Social justice is one of the major issues on the forefront of public discussion in 2020. For many, though, the fight for equality has been taking place for much longer than this year.
“I think there is no finish line when it comes to racial and diversity issues, and social justice issues,” said Dana Harrell.
Harrell, a member of the Syracuse graduating class of 1971, played for the SU football team in the late 1960s and early 1970s. He is best remembered, however, as one of the ‘Syracuse 8.’
The ‘Syracuse 8’ were a group of nine African American football players that boycotted the Orange in 1970 to take a stand for equal treatment in athletics– among other issues.
Along with Harrell, the ‘Syracuse 8’ included Gregory Allen, Richard Bulls, John Godbolt, John Lobon, Clarence “Bucky” McGill, A. Alif Muhammad, Duane Walker, and Ronald Womack.
Last Month, six of the nine members (Allen, Muhammad, Womack, Harrell, McGill, and Lobon) spoke to WAER alumna Beth Mowins about their experiences with racial equality at Syracuse over a Zoom hosted by the Newhouse Sports Media Center.
Several of the members gave up prominent positions on the football team to urge the squad to change its values.
“I’m willing to play and give, but I want respect,” said Lobon of the motivation of the men to sit out. “I think that all we are looking for is respect.”
Some of the prominent issues the ‘Syracuse 8’ wanted to be solved were equal access to tutoring, African American representation on the coaching staff, and better medical treatment for all athletes.
The reception to these requests from those in charge, was far from supportive.
“The coaches and the athletic department was generally negative on the guys who boycotted,” said Harrell.
Ben Schwartzwalder, the head coach at the time, was intent on getting the players to return to the field. Members like Gregory Allen – who rushed for nearly 400 yards the previous season – played vital roles to team’s success. However, the coaches did not intend to concede to the demands of the ‘Syracuse 8.’
“Ben [Schwartzwalder] asked [Allen] … ‘what do you want to be, a football player or black?’” Lobon remembers. “Greg said, ‘I’m only going to be a football player for a little time in my life, but I’m going to black for all of it.’”
Despite the barbs of the coaches and athletic department, the ‘Syracuse 8’ did have some important allies.
“I don’t want to overlook the importance of our relationship to Chancellor John Corbally,” said Harrell. “He understood just what we’re saying tonight. He understood that 50 years ago. That we were trying to make Syracuse University better.”
Corbally decided to investigate the issues of equality on social justice the players were facing. On December 10, 1970, the Committee on Allegations of Racial Discrimination in the Football Program released a report that stated, “racism in the Syracuse University Athletic Department is real, chronic, largely unintentional, and sustained and complicated unwittingly by many modes of behavior common in American athletics and long-standing at Syracuse University.”
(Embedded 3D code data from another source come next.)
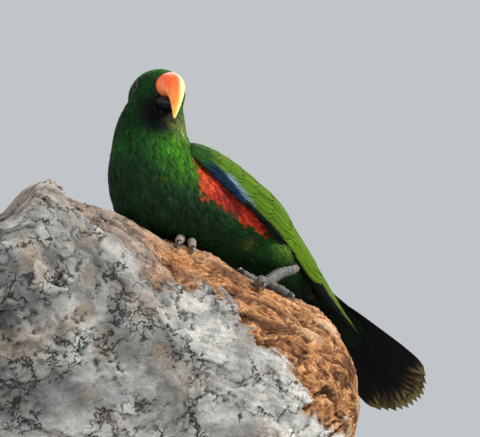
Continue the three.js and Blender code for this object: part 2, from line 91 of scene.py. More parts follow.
def table(rows):
    # A smooth function through rows of [place, value, value, ...]
    rows = np.array(rows, float)
    places, values = rows[:, 0], rows[:, 1:]
    slopes = np.gradient(values, places, axis=0)

    def at(place):
        x = np.clip(np.asarray(place, float), places[0], places[-1])
        k = np.clip(np.searchsorted(places, x, side="right") - 1, 0, len(places) - 2)
        h = places[k + 1] - places[k]
        t = (x - places[k]) / h
        t, h = t[..., None], h[..., None]
        a = values[k] * (2 * t**3 - 3 * t**2 + 1) + values[k + 1] * (3 * t**2 - 2 * t**3)
        b = slopes[k] * h * (t**3 - 2 * t**2 + t) + slopes[k + 1] * h * (t**3 - t**2)
        return a + b

    return at


def toWorld(points):
    return (np.asarray(points, float) + bird["place"]) * mm


def fromWorld(points):
    return np.asarray(points, float) / mm - bird["place"]


def wobble(points, scale, offset=0.0):
    # A smooth wavy value from -1 to 1 at each point
    p = np.asarray(points, float) / scale + offset
    a = np.sin(p[..., 0] * 1.7 + 2.1 * np.sin(p[..., 1] * 1.3 + p[..., 2] * 0.7))
    b = np.sin(p[..., 1] * 2.3 + 1.7 * np.sin(p[..., 2] * 1.9 - p[..., 0] * 0.9))
    c = np.sin(p[..., 2] * 2.9 + 1.3 * np.sin(p[..., 0] * 2.2 + p[..., 1] * 1.1))
    return (a + b + c) / 3


# Making objects

def newObject(name, mesh, body="root"):
    piece = bpy.data.objects.new(name, mesh)
    bpy.context.scene.collection.objects.link(piece)
    if body:
        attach(piece, body)
    return piece


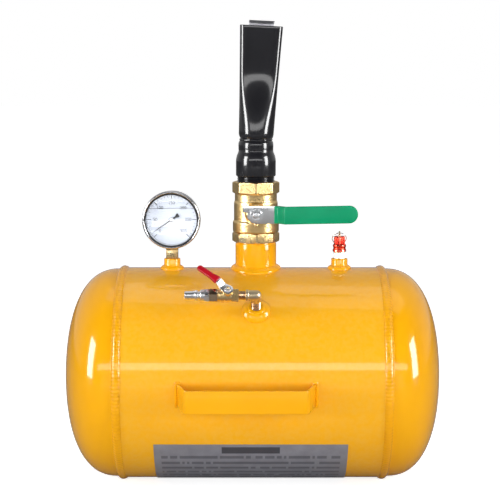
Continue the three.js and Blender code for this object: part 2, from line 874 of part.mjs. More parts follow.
// A point of the barrel's wall: angle round it, share of its height, inset from the outside.
function barrelPoint(angle, share, inset) {
  const footTaper = 1 - 0.12 * (1 - smoothstep(share, 0, 0.045)) ** 2;
  const pressed = smoothstep(share, 0.02, pressEnd);
  const halfWidth = lerp(barrelRadius, mouthHalfWidth, share ** 1.15) * footTaper - inset;
  const halfDepth = lerp(barrelRadius, mouthHalfThickness, pressed) * footTaper - inset;
  const power = lerp(1, 0.72, pressed);
  const bulge = (value) => Math.sign(value) * Math.abs(value) ** power;
  const x = halfWidth * bulge(Math.cos(angle));
  const flat = (1 - (x / halfWidth) ** 2) ** 2;
  const dent = Math.sin(angle) < 0 ? mouthDent * pressed * flat : 0;
  const y = halfDepth * bulge(Math.sin(angle)) + dent;
  return new THREE.Vector3(x, y, share * barrelHeight);
}

function nozzleBarrel() {
  const shares = [0, 0.03, 0.08, 0.24, 0.36, 0.48, 0.62, 1];
  const steps = 28;
  const sections = [];
  for (let i = 0; i < steps; i++) {
    const angle = (i / steps) * Math.PI * 2;
    const outside = shares.map((share) => barrelPoint(angle, share, 0));
    const inside = shares.map((share) => barrelPoint(angle, share, barrelWall)).reverse();
    sections.push([...outside, ...inside]);
  }
  return skinned(sections);
}

// A bent steel tab on the back of the mouth that catches the wheel's rim.
function rimHook() {
  const top = barrelHeight + hookShow;
  const back = mouthHalfThickness + seatGap;
  const t = hookThickness;
  const profile = new THREE.Shape();
  profile.moveTo(back, top - hookHeight);
  profile.lineTo(back, top - 3);
  profile.quadraticCurveTo(back, top, back + 3, top);
  profile.lineTo(back + hookLip, top - 1.2);
  profile.lineTo(back + hookLip, top - 1.2 - t);
  profile.lineTo(back + t + 1, top - t);
  profile.quadraticCurveTo(back + t, top - t, back + t, top - t - 1);
  profile.lineTo(back + t, top - hookHeight);
  const strip = extruded(profile, -hookWidth / 2, hookWidth / 2, 4);
  const axes = new THREE.Matrix4().makeBasis(
    new THREE.Vector3(0, 1, 0),
    new THREE.Vector3(0, 0, 1),
    new THREE.Vector3(1, 0, 0),
  );
  return strip.applyMatrix4(axes);
}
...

The acknowledgement from leadership at the school was important for the nine men, but it did not exactly have the effect they had hoped for.
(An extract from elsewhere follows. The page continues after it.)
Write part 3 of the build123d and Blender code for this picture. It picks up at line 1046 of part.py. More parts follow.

“We were trying to get Ben Schwartzwalder moved out … and the Chancellor got moved,” Womack said.
Some concessions were made, like the hiring of an African American assistant coach, and a few members of the ‘Syracuse 8’ returned to the field in the following seasons. Not only did they sacrifice their college careers, but many were denied professional careers because they chose to speak out.
It was an immense sacrifice that did not yield immediate rewards. The personal loss each of the nine men took, however, resulted in gains minority athletes at SU in the future.
“What we did was we gifted Syracuse University,” said Allen. “We gifted Syracuse University our time, our effort, our aspirations, our dreams.”
Because of their sacrifices, future stars like SU quarterback Donovan McNabb (the third African American QB to start in a Super Bowl) were able to thrive for the Orange.